Question to the Department for Work and Pensions:

To ask the Secretary of State for Work and Pensions, how many notifications the Health and Safety Executive has received on health and safety matters related to multi-storey buildings in each region of the UK and in each year since 2005; and what the principal reason was for each of those notifications.


Answered by
Penny Mordaunt Portrait
Penny Mordaunt
Lord President of the Council and Leader of the House of Commons
This question was answered on 13th July 2017

The ‘Reporting of Injuries, Diseases and Dangerous Occurrences Regulations 2013’ (RIDDOR) puts duties on employers, some self-employed and people in control of work premises (the Responsible Person) to report certain serious workplace accidents, occupational diseases and specified dangerous occurrences (near misses). Generally, such notifications are made in relation to workplace incidents and do not provide for the reporting of general health and safety concerns in relation to buildings.

There are two specific exceptions to this, firstly in Regulation 11 of RIDDOR which covers the reporting of gas related incidents in buildings, not just workplaces and secondly, in Schedule 2 of RIDDOR, which concerns itself with ‘Dangerous Occurrences’ in relation to structural collapse.

Where required under Regulation 11, reports are made to Health and Safety Executive (HSE) via an online form which asks for details of the incident and in what type of building it occurred (i.e. house, flat up to 4 stories, flat over 4 stories, bungalow, maisonette, other). HSE reviews all reports received against its own regulatory model to assess where further enforcement action is appropriate.

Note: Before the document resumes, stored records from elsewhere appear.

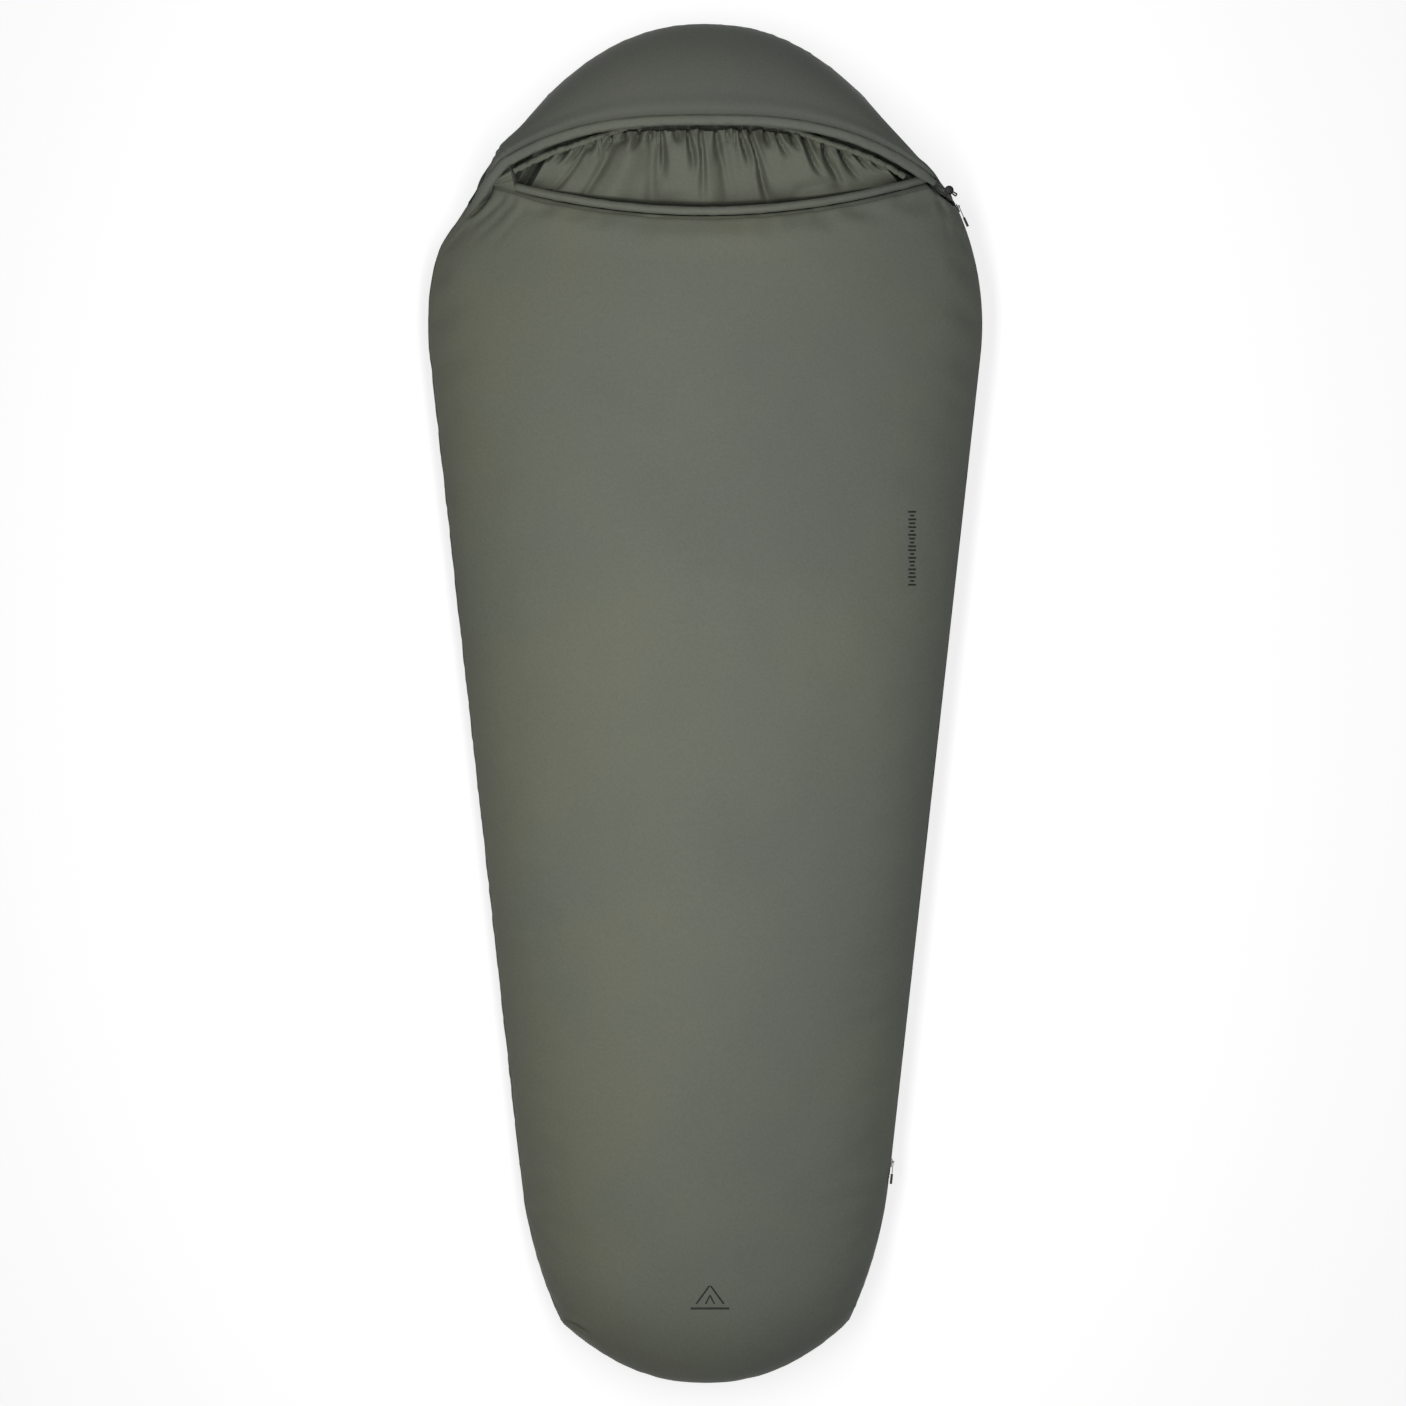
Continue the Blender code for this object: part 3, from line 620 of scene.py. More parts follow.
def hard(name, colour, roughness, metallic=0.0, grain=0.0):
    """Moulded plastic or metal: fine surface grain, uneven gloss and slightly worn spots."""
    made, tree, shader = principled(name)
    where = tree.nodes.new("ShaderNodeTexCoord").outputs["Object"]
    spots = noise_node(tree, where, 320.0, 4.0, 0.6)
    wear = 0.2
    worn = tuple(min(c * (1 + wear) + 0.01 * wear, 1.0) for c in colour)
    worn_share = map_range(tree, spots, 0.45, 0.7, 0.0, 1.0)
    feed(tree, shader, {
        "Base Color": mix_colour(tree, worn_share, colour, worn), "Metallic": metallic,
        "Roughness": map_range(tree, spots, 0.3, 0.7, roughness - 0.06, roughness + 0.08),
        "Normal": bump_node(tree, noise_node(tree, where, 900.0, 2.0), 0.4, grain),
    })
    return made


def braid(name, dark, light):
    """A braided cord: crossing strands along and round it."""
    made, tree, shader = principled(name)
    where = tree.nodes.new("ShaderNodeTexCoord").outputs["Object"]
    cells = feed(tree, tree.nodes.new("ShaderNodeTexVoronoi"), {"Vector": where, "Scale": 1400.0})
    strands = cells.outputs["Distance"]
    feed(tree, shader, {
        "Base Color": mix_colour(tree, strands, light, dark), "Roughness": 0.8,
        "Normal": bump_node(tree, strands, 0.7, 0.0003, invert=True),
    })
    return made


# The shell, hood and edging cloths darken towards the right-hand side: painted shade.
SHELL = fabric("shell_cloth", (0.142, 0.149, 0.109), (0.124, 0.138, 0.113), shade_drift=0.9)
# The hood's cloth is the shell cloth made darker: painted shade for the hood's roof, which slopes away
# from the light.
SHADED_HOOD = fabric("shaded_hood_cloth", (0.107, 0.113, 0.092), (0.096, 0.107, 0.092), shade_drift=0.9)
EDGING = fabric("edging_cloth", (0.136, 0.144, 0.112), (0.120, 0.132, 0.112), shade_drift=0.9)
# The base cloth is the shell's olive made a little darker: painted shade for the dark lower edge.
SHADED_BASE = fabric("shaded_base_cloth", (0.122, 0.129, 0.100), (0.108, 0.119, 0.100), roughness=0.62, weave=900.0)
# The lining cloth is its own olive made darker: painted shade for the light that the brim and the chin
# keep off the lining in the face opening.
SHADED_LINING = fabric(
    "shaded_lining_cloth", (0.134, 0.142, 0.105), (0.121, 0.132, 0.105), weave=2200.0, crinkle=0.0008,
)
TAPE = fabric("tape_cloth", (0.020, 0.021, 0.018), (0.026, 0.027, 0.024), weave=700.0, weave_depth=0.0001)
THREAD = fabric("thread", (0.070, 0.074, 0.058), (0.080, 0.084, 0.068), weave=3000.0, crinkle=0.0001)
SEAM_THREAD = fabric(
    "seam_thread", (0.030, 0.032, 0.026), (0.036, 0.038, 0.031), weave=3000.0, crinkle=0.0001,
)
PRINT = hard("print_ink", (0.010, 0.010, 0.010), 0.55, grain=0.00002)
TEETH = hard("teeth_plastic", (0.016, 0.016, 0.016), 0.38, grain=0.00002)
METAL = hard("zip_alloy", (0.170, 0.170, 0.175), 0.32, 0.9, 0.00003)
PLASTIC = hard("moulded_plastic", (0.012, 0.012, 0.013), 0.42, grain=0.00008)
STEEL = hard("spring_wire", (0.60, 0.60, 0.62), 0.26, 1.0, 0.00001)
CORD = braid("cord_braid", (0.012, 0.013, 0.011), (0.045, 0.047, 0.040))

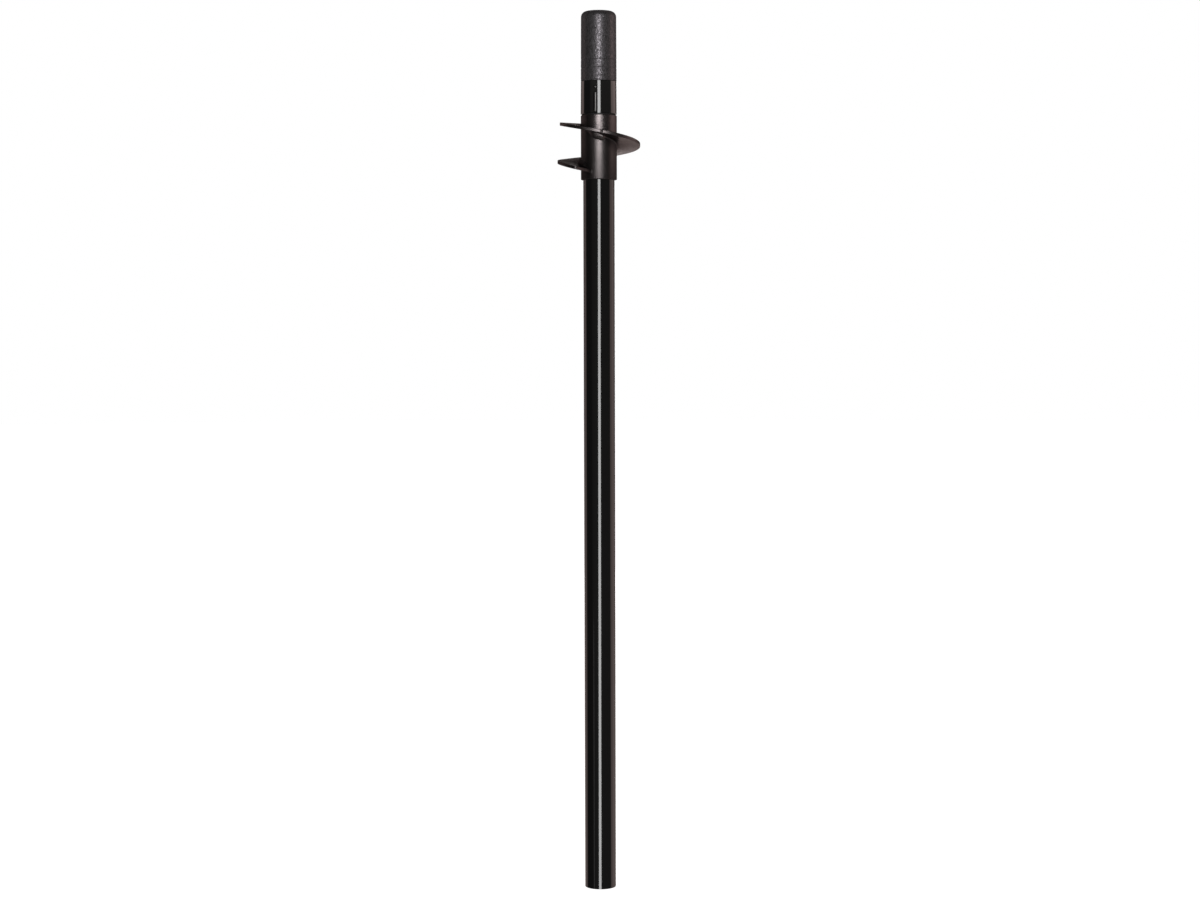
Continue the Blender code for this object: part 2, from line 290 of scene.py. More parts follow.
class Surface:
    """A node material. Values that are the same all over are set on the shader itself."""

    def __init__(self, name, colour, roughness, metallic=0.0, **more):
        self.material = bpy.data.materials.new(name)
        self.material.use_nodes = True
        self.tree = self.material.node_tree
        self.shader = self.tree.nodes["Principled BSDF"]
        self.shader.inputs["Base Color"].default_value = (*colour, 1)
        self.shader.inputs["Roughness"].default_value = roughness
        self.shader.inputs["Metallic"].default_value = metallic
        for socket, value in more.items():
            self.shader.inputs[socket.replace("_", " ")].default_value = value
        self.place = self.node("TexCoord").outputs["Object"]
        self.normal = None

    def node(self, kind, **settings):
        made = self.tree.nodes.new("ShaderNode" + kind)
        for key, value in settings.items():
            setattr(made, key, value)
        return made

    def join(self, source, target):
        self.tree.links.new(source, target)

    def scaled(self, across, along):
        """The place, with a feature size across the pole and one along it, in metres."""
        mapping = self.node("Mapping")
        mapping.inputs["Scale"].default_value = (1 / across, 1 / across, 1 / along)
        self.join(self.place, mapping.inputs["Vector"])
        return mapping.outputs["Vector"]

    def noise(self, across, along=None, detail=2.0, distortion=0.0):
        made = self.node("TexNoise")
        self.join(self.scaled(across, along or across), made.inputs["Vector"])
        made.inputs["Scale"].default_value = 1.0
        made.inputs["Detail"].default_value = detail
        made.inputs["Distortion"].default_value = distortion
        return made.outputs["Fac"]

    def spread(self, source, from_low, from_high, low, high, smooth=False):
        """The source with from_low..from_high mapped to low..high."""
        made = self.node("MapRange", interpolation_type="SMOOTHSTEP" if smooth else "LINEAR")
        self.join(source, made.inputs["Value"])
        for socket, value in (
            ("From Min", from_low), ("From Max", from_high), ("To Min", low), ("To Max", high)
        ):
            made.inputs[socket].default_value = value
        return made.outputs["Result"]

    def math(self, operation, a, b):
        made = self.node("Math", operation=operation)
        self.join(a, made.inputs[0])
        self.join(b, made.inputs[1])
        return made.outputs["Value"]

    def mixed_colour(self, factor, first, second):
        made = self.node("Mix", data_type="RGBA")
        self.join(factor, made.inputs["Factor"])
        for socket, value in ((made.inputs[6], first), (made.inputs[7], second)):
            if isinstance(value, tuple):
                socket.default_value = (*value, 1)
            else:
                self.join(value, socket)
        return made.outputs[2]

    def relief(self, height, depth):
        """Adds a height pattern whose 0 to 1 stands depth metres tall."""
        bump = self.node("Bump")
        bump.inputs["Strength"].default_value = 1.0
        bump.inputs["Distance"].default_value = depth
        self.join(height, bump.inputs["Height"])
        if self.normal:
            self.join(self.normal, bump.inputs["Normal"])
        self.normal = bump.outputs["Normal"]
        self.join(self.normal, self.shader.inputs["Normal"])

    def colour(self, source):
        self.join(source, self.shader.inputs["Base Color"])

    def rough(self, source):
        self.join(source, self.shader.inputs["Roughness"])

    def level(self):
        """Height above the joint end."""
        parts = self.node("SeparateXYZ")
        self.join(self.place, parts.inputs["Vector"])
        return parts.outputs["Z"]

    def from_axis(self):
        """Distance from the pole's axis."""
        flat = self.node("VectorMath", operation="MULTIPLY")
        self.join(self.place, flat.inputs[0])
        flat.inputs[1].default_value = (1, 1, 0)
        long = self.node("VectorMath", operation="LENGTH")
        self.join(flat.outputs["Vector"], long.inputs[0])
        return long.outputs["Value"]

    def slanted(self, from_facing, to_facing, amount):
        """0 where the surface is seen square on, and up to amount where it is seen at a slant."""
        slant = self.node("LayerWeight")
        slant.inputs["Blend"].default_value = 0.5
        return self.spread(slant.outputs["Facing"], from_facing, to_facing, 0.0, amount, smooth=True)

    def creases(self, across, along, width):
        """A net of creases around long cells: 0 in a crease, 1 on a cell."""
        waviness = 1.1
        made = self.node("TexVoronoi", feature="DISTANCE_TO_EDGE")
        warp = self.node("VectorMath", operation="MULTIPLY_ADD")
        wobble = self.node("TexNoise")
        self.join(self.scaled(across, along), wobble.inputs["Vector"])
        wobble.inputs["Scale"].default_value = 1.3
        self.join(wobble.outputs["Color"], warp.inputs[0])
        warp.inputs[1].default_value = (waviness, waviness, waviness)
        self.join(self.scaled(across, along), warp.inputs[2])
        self.join(warp.outputs["Vector"], made.inputs["Vector"])
        made.inputs["Scale"].default_value = 1.0
        return self.spread(made.outputs["Distance"], 0.0, width, 0.0, 1.0, smooth=True)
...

The information is not held in a readily accessible format and to extract and collate it would incur disproportionate costs.

Dangerous Occurrence reports (Schedule 2 of RIDDOR) require that the responsible person reports the unintentional collapse or partial collapse of any structure, which involves a fall of more than 5 tonnes of material; or any floor or wall of any place of work, arising from, or in connection with, ongoing construction work (including demolition, refurbishment and maintenance). The RIDDOR notification system does not provide for the reporting of building type in this case.